Sur le PTZ, nous sommes ouverts car j'ai parfaitement conscience qu'il n'y a pas des dizaines de réponses immédiates à notre disposition. Quant aux EPHAD, madame Pires Beaune, je connais votre combat sur le sujet, je le salue ; nous aurons l'occasion d'en reparler.
Madame Magnier, l'imposition minimale concerne les entreprises qui réalisent un chiffre d'affaires supérieur à 750 millions d'euros, apprécié sur une période pluriannuelle pour éviter les effets de seuil, mais sans distinction du type d'activité. Par conséquent, les coopératives fiscales devraient y être soumises. Elles bénéficient jusqu'à présent en France d'un régime fiscal très favorable qui s'explique par le souhait parfaitement légitime d'accompagner le mieux possible le monde agricole. Nous avons ouvert les discussions avec les coopératives pour trouver le meilleur chemin pour concilier l'avantage historique dont elles bénéficient et la mise en place de l'imposition minimale. Je vous invite à participer à ces discussions.
Madame Arrighi, Thomas Cazenave vous répondra sur la rénovation des écoles.
Monsieur Sansu, en réponse à votre remarque sur l'énergie chère, nous avons insaturé un bouclier sur le gaz et sur l'électricité qui a représenté des économies de plusieurs centaines d'euros par mois pour nos compatriotes sur leurs factures.

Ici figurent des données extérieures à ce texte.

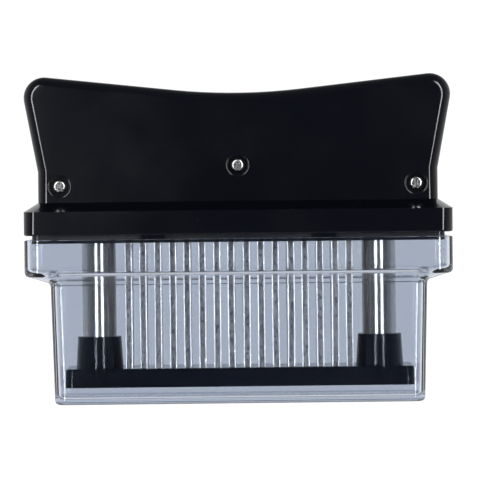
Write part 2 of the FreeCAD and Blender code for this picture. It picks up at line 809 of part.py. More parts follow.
def make_blade_row(name, row):
    holder = body_named(f"blade_holder_{name}")
    block = sketch_on(holder, "XY_Plane", plate_top)
    middle = row_pitch * row
    half = holder_length / 2
    add_box(block, -half, middle - holder_depth / 2, half, middle + holder_depth / 2)
    pad(holder, block, holder_height)
    slot_rows(holder, (row,), blade_play, plate_top, holder_height)
    nodes.append(holder)

    blades = body_named(f"blades_{name}")
    section = sketch_on(blades, "XY_Plane", tip_level)
    half_width = blade_width / 2
    flat = half_width - blade_bevel
    half_thick = blade_thickness / 2
    shape = [
        (-half_width, zero),
        (-flat, -half_thick),
        (flat, -half_thick),
        (half_width, zero),
        (flat, half_thick),
        (-flat, half_thick),
    ]
    corners = [(first_blade + across, middle + up) for across, up in shape]
    add_outline(section, corners)
    blade = pad(blades, section, holder_top - blade_top_room - tip_level)
    waste = sketch_on(blades, "XZ_Plane", -middle)
    for side in (-1, 1):
        edge = first_blade + half_width * side
        past = first_blade + blade_width * side
        below = tip_level - blade_point
        corners = [(first_blade, below), (past, below), (past, tip_level + blade_point)]
        corners += [(edge, tip_level + blade_point), (first_blade, tip_level)]
        add_outline(waste, corners)
    before = volume_of(blades)
    point = blades.newObject("PartDesign::Pocket", "Point")
    point.Profile = waste
    point.Midplane = True
    bind(point, "Length", blade_thickness * 2)
    if volume_of(blades) >= before:
        raise ValueError("the blades have no points")
    all_blades = repeat_along(blades, blade, "X_Axis", blade_count, blade_pitch)
    all_blades.Originals = [blade, point]
    nodes.append(blades)


make_base_plate()
for row_name, row_place in (("front", -1), ("middle", 0), ("rear", 1)):
    make_blade_row(row_name, row_place)


# Columns with their bushes, stop rings, plugs, springs and seats


def ring_profile(inner, outer, low, high):
    return [(inner, low), (outer, low), (outer, high), (inner, high)]


def make_spring(name, place):
    """A round wire wound on a screw line from the plug to the seat."""
    spring = body_named(f"spring_{name}")
    wire = spring_wire / 2
    mean = spring_diameter / 2 - wire
    start = plug_top + wire
    sketch = sketch_on(spring, "XZ_Plane")
    add_circle(sketch, mean, start, spring_wire)
    coil = spring.newObject("PartDesign::AdditiveHelix", "Coil")
    coil.Profile = sketch
    coil.ReferenceAxis = (origin_part(spring, "Z_Axis"), [""])
    coil.Mode = "height-turns-angle"
    height = spring_top - plug_top - spring_wire
    bind(coil, "Height", height)
    bind(coil, "Turns", spring_turns)
    bind(spring, "Placement.Base.x", place)
    gap = height / spring_turns - spring_wire
    print(f"spring_{name}: {gap.value:.2f} mm between turns")
    nodes.append(spring)


def make_column(name, side):
    place = column_place * side
    outer = column_diameter / 2
    inner = outer - column_wall
    tube = ring_profile(inner, outer, column_foot, column_top)
    nodes.append(turned(f"column_{name}", tube, place))
    ring = ring_profile(outer + boss_play, stop_ring / 2, bush_top, column_top)
    nodes.append(turned(f"column_stop_{name}", ring, place))
    bore = outer + column_play
    bush = [
        (bore + bush_chamfer, plate_top),
        (bush_diameter / 2, plate_top),
        (bush_diameter / 2, bush_top),
        (bore + bush_chamfer, bush_top),
        (bore, bush_top - bush_chamfer),
        (bore, plate_top + bush_chamfer),
    ]
    nodes.append(turned(f"guide_bush_{name}", bush, place))
    pilot = foot_screw_shank / 2 + pilot_play
    plug = ring_profile(pilot, inner - plug_play, column_foot, plug_top)
    nodes.append(turned(f"column_plug_{name}", plug, place))
    peg = seat_peg / 2
    seat = [
        (zero, spring_top - seat_peg_height),
        (peg, spring_top - seat_peg_height),
        (peg, spring_top),
        (chamber_diameter / 2 - stop_ring_play, spring_top),
        (chamber_diameter / 2 - stop_ring_play, chamber_top),
        (zero, chamber_top),
    ]
    nodes.append(turned(f"spring_seat_{name}", seat, place))
    make_spring(name, place)


for column_name, column_side in sides:
    make_column(column_name, column_side)


# Pressure foot: the slotted plate that slides up the blades on its two columns


def make_pressure_foot():
    body = body_named("pressure_foot")
    facet = foot_edge * quarter_round_inset
    insets = (
        (zero, foot_level),
        (foot_draft, foot_top - foot_edge),
        (foot_draft + facet, foot_top - facet),
        (foot_draft + foot_edge, foot_top),
    )
    levels = [
        (foot_length - inset * 2, foot_depth - inset * 2, foot_corner - inset, level)
        for inset, level in insets
    ]
    loft(body, "PartDesign::AdditiveLoft", rounded_boxes(body, levels))
    for side in (-1, 1):
        circles = []
        for level, diameter in ((foot_top, boss_bottom), (foot_top + boss_height, boss_top)):
            circle = sketch_on(body, "XY_Plane", level)
            add_circle(circle, column_place * side, zero, diameter)
            circles.append(circle)
        loft(body, "PartDesign::AdditiveLoft", circles)
    bores = sketch_on(body, "XY_Plane", column_foot)
    heads = sketch_on(body, "XY_Plane", foot_level)
    shanks = sketch_on(body, "XY_Plane", foot_level)
    for side in (-1, 1):
        place = column_place * side
        add_circle(bores, place, zero, column_diameter + boss_play * 2)
        add_circle(heads, place, zero, foot_screw_head + head_play * 2)
        add_circle(shanks, place, zero, foot_screw_shank + screw_play * 2)
    cut(body, bores, foot_height + boss_height, backwards=True)
    cut(body, heads, foot_counterbore_depth, backwards=True)
    cut(body, shanks, foot_counterbore_depth + foot_web + plug_height, backwards=True)
    slot_rows(body, (-1, 0, 1), foot_slot_play, foot_level, foot_height)
    nodes.append(body)


make_pressure_foot()


# Test every object, then write one file for each node

document.recompute()
for item in document.Objects:
    if "Invalid" in item.State or "Error" in item.State:
        raise ValueError(f"{item.Label} is {item.State}")
for node in nodes:
    if node.Shape.isNull() or not node.Shape.isValid():
        raise ValueError(f"{node.Label} has no valid shape")
os.makedirs("parts", exist_ok=True)
for node in nodes:
    box = node.Shape.BoundBox
    extent = f"{box.XLength:.2f} x {box.YLength:.2f} x {box.ZLength:.2f}"
    print(f"{node.Label}: {len(node.Shape.Solids)} solids, {extent}, from z {box.ZMin:.2f}")
    node.Shape.exportStep(os.path.join("parts", f"{node.Label}.step"))
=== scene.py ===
# %% [markdown]
# # A blade meat tenderizer in its clear storage cover
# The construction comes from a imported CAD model. This script gives the tool its looks: a polished
# black handle, steel columns and blades, and a clear stepped cover. Every length is in metres, in the
# CAD's own frame: +X along the handle, -Y towards the viewer, +Z up, with the floor at zero.

import math

import bmesh
import bpy
from mathutils import Matrix, Vector


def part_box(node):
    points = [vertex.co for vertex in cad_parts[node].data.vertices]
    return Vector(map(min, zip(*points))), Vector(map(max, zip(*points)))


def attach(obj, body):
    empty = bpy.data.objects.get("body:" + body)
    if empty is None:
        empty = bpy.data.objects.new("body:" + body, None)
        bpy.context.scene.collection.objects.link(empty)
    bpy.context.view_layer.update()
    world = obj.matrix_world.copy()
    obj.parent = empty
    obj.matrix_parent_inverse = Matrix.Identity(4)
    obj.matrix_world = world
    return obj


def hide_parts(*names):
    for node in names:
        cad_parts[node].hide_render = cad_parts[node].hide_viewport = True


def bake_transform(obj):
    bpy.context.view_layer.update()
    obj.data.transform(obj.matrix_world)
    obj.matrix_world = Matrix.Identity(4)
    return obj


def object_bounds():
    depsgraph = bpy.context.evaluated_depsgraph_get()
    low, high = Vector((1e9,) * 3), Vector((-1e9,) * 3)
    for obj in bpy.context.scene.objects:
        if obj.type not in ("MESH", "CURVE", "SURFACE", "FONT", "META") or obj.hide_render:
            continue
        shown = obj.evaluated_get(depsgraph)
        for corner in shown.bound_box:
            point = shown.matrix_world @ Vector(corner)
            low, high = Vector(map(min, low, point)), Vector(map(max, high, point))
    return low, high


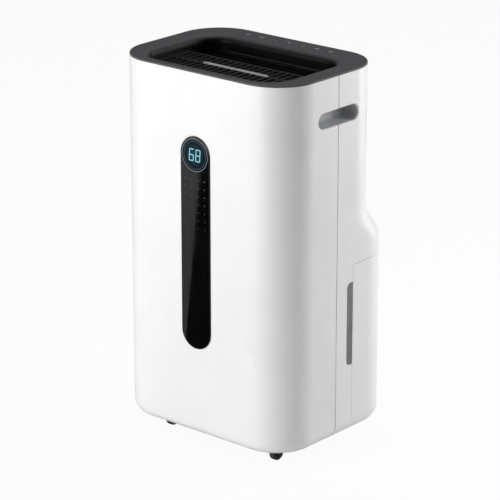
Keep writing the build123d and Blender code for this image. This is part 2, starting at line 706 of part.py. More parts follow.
for spot, name in zip(KEY_SPOTS, KEY_NAMES):
    with BuildPart() as key:
        with BuildSketch(level(FLANGE_TOP)):
            with Locations(spot):
                SlotOverall(KEY_W, KEY_L)
        extrude(amount=TOP_Z + KEY_PROUD - FLANGE_TOP)
        fillet(key.edges().group_by(Axis.Z)[-1], 0.6)
        with BuildSketch(level(TOP_Z + KEY_PROUD)):
            with Locations(spot):
                SlotOverall(KEY_W - 2 * KEY_LAND, KEY_L - 2 * KEY_LAND)
        extrude(amount=-KEY_DISH, mode=Mode.SUBTRACT)
        with BuildSketch(level(FLANGE_TOP)):
            with Locations(spot):
                SlotOverall(KEY_W + 2 * KEY_FLANGE, KEY_L + 2 * KEY_FLANGE)
        extrude(amount=-KEY_FLANGE_T)
        with BuildSketch(level(STEM_Z)):
            with Locations(spot):
                Circle(POST_R - 0.5)
        extrude(amount=KEY_STEM)
    save(key, "key_" + name)

with BuildPart() as key_board:
    with BuildSketch(level(BOARD_Z)):
        with Locations((0, KEY_Y + 3.5)):
            Rectangle(2 * POST_X + 2 * POST_R + 2, KEY_BOARD_L)
    extrude(amount=BOARD_T)
    with BuildSketch(level(BOARD_Z + BOARD_T)):
        with Locations(*KEY_SPOTS):
            Rectangle(6, 6)
    extrude(amount=SWITCH_H)
save(key_board, "key_board")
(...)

Monsieur de Courson, la vraie difficulté structurelle à laquelle nous sommes confrontés n'est pas le niveau de croissance en France, mais celui de la zone euro. Personne ne peut se satisfaire d'une croissance aussi faible. Au moment où les États-Unis affichent un redémarrage économique extraordinairement dynamique et où l'Asie conserve des taux de croissance élevés, la zone euro vivote : c'est insupportable. Personne ne peut s'y résigner. Quel est le problème de la zone euro ? C'est la faiblesse des gains de productivité depuis plusieurs années. Il faut prendre à bras-le-corps ce sujet – cela suppose une réflexion approfondie sur nos systèmes éducatifs et de formation – continuer à investir, et innover collectivement. Personne ne peut se satisfaire de voir autant d'États de la zone euro en récession et les autres avec une croissance faible.